Exhibition

SABELO MLANGENI: NO PROBLEM

STEVENSON, Cape Town, South Africa
05 Mar 2015 - 11 Apr 2015

SABELO MLANGENI: NO PROBLEM

Sabelo Mlangeni, Lets get down to some serious training, 2012 (detail), Hand-printed silver gelatin print, Image size: 27 x 27cm

STEVENSON presents a solo show by Sabelo Mlangeni, his fourth with the gallery. The exhibition places two bodies of work – and by extension very different parts of Johannesburg – in conversation with each other.

My Storie was realised in Bertrams, one of the oldest suburbs in Johannesburg; it is named after the property developer Robertson Fuller Bertram who bought the area in 1889. In recent decades, the area has become increasingly poverty stricken, and is filled with dilapidated buildings, illegal immigrants, squatters, drug dealers, thieves and refugees, amidst the poor community who Mlangeni photographed.

In Mlangeni’s words:

The series started at a fenced cottage community, now turned into an old-age home. I have become familiar with many of the people in Bertrams but they still don’t allow me inside their homes, with a few exceptions. As a result the images are mainly photographed from verandas and the streets, and the distance between the subject and myself is not often visible. There is a guardedness amongst the subjects which I find interesting because it brings up questions of representation and of the outsider, especially as [being an outsider] is an unknown experience for me.

My Storie premiered at the Liverpool Biennale in 2012 and has not been shown in South Africa before.

No Problem was photographed in Alexandra between 2011 and 2013, while the artist was a resident of the township. Alex, as it is known to locals, was founded before the Natives Land Act of 1913, and is one of the few urban areas in the country in which black Africans could own land under a freehold title during apartheid. Another anomaly is the township’s proximity to Sandton, a wealthy, leafy and mainly white suburb. Mlangeni straddled the two contrasting communities in a visual reflection on the realities of segregation and inequality, as well as issues of access for a visual documentarist. When in Sandton, he switched for the first time to colour, as if to mark visually the paradoxical distance between the two neighbourhoods.

As he says:

I have been moving around Johannesburg and its closest suburbs as someone interested in story-telling about everyday life. I am concerned by the migration flow within the urban areas, especially in the context of the South African social landscape, heavily burdened by legislation then, and now by economic constraints.
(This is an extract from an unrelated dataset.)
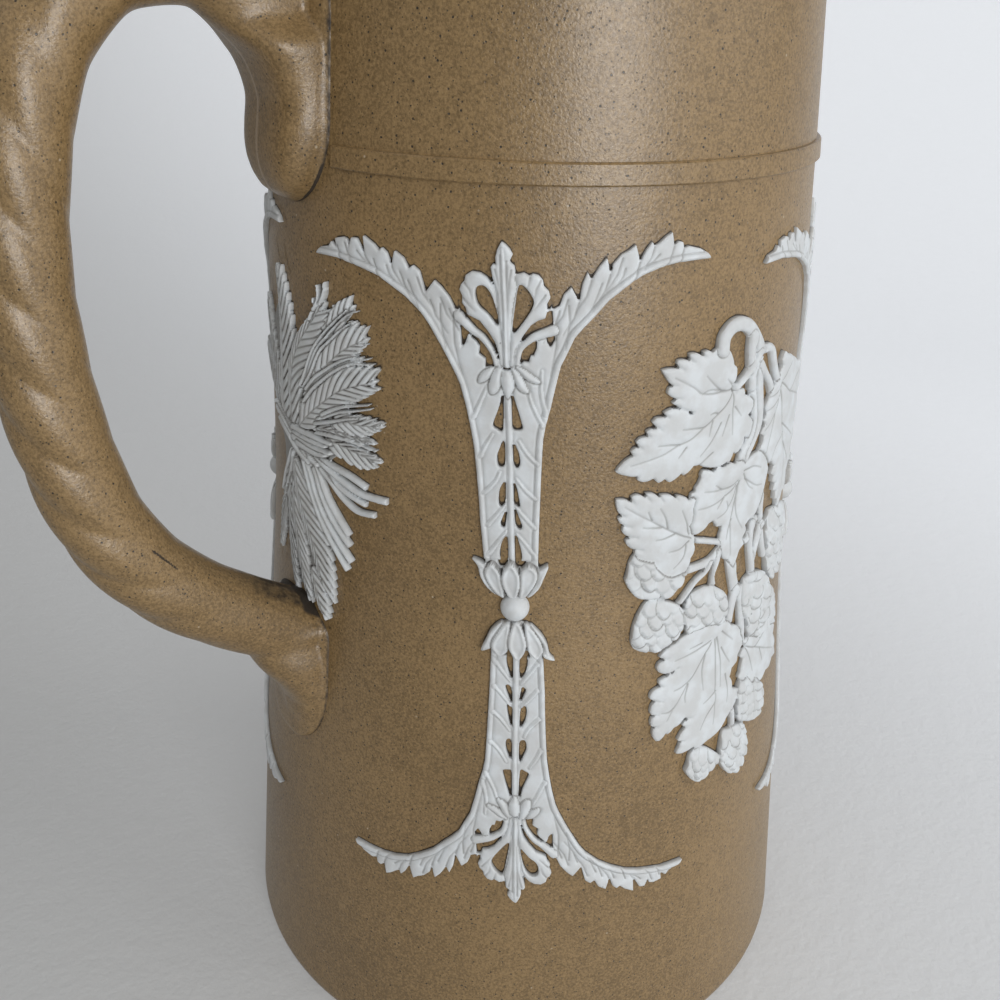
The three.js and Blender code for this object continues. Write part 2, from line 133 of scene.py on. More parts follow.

I had experienced neither township life nor ‘Sandton life’ before, and while I was realising this essay I had to negotiate with the police and the locals my right to photograph public spaces, although with very different dynamics according to where I was.

In my early walks I found myself in many spaces where the situation and the living conditions were impossible to look at and to photograph: then I started wondering, what to frame? Soon another side of the hardships emerged, and I attempted to capture that hidden beauty, that ordinary peace.

 

Mlangeni was born in 1980 in Driefontein near Wakkerstroom in Mpumalanga. In 2001 he moved to Johannesburg where he joined the Market Photo Workshop, graduating in 2004. He won the Tollman Award for the Visual Arts in 2009. Recent group exhibitions include Rise and Fall of Apartheid: Photography and the Bureaucracy of Everyday Life at Museum Africa, Johannesburg (extended until 30 April 2015); Distance and Desire: Encounters with the African Archive at the Walther Collection in Ulm, Germany (2013-2014). Public Intimacy: Art and Social Life in South Afric a at the Yerba Buena Center for the Arts, San Francisco (2014); Apartheid and After at Huis Marseille, Amsterdam (2014); the Lubumbashi Biennale (2013); the Liverpool Biennial exhibition The Unexpected Guest (2012); 9th Rencontres de Bamako African Photography Biennial in Mali and the Lagos Photo Festival, Nigeria (both 2011); Appropriated Landscapes at the Walther Collection, Ulm, Germany (2011) and Figures and Fictions: Contemporary South African photography at the V&A Museum, London (2011).

 

The exhibition opens on Thursday 5 March 2015, 6-8pm.

Gallery hours are Monday to Friday, 9am to 5pm, and Saturday 10am to 1pm.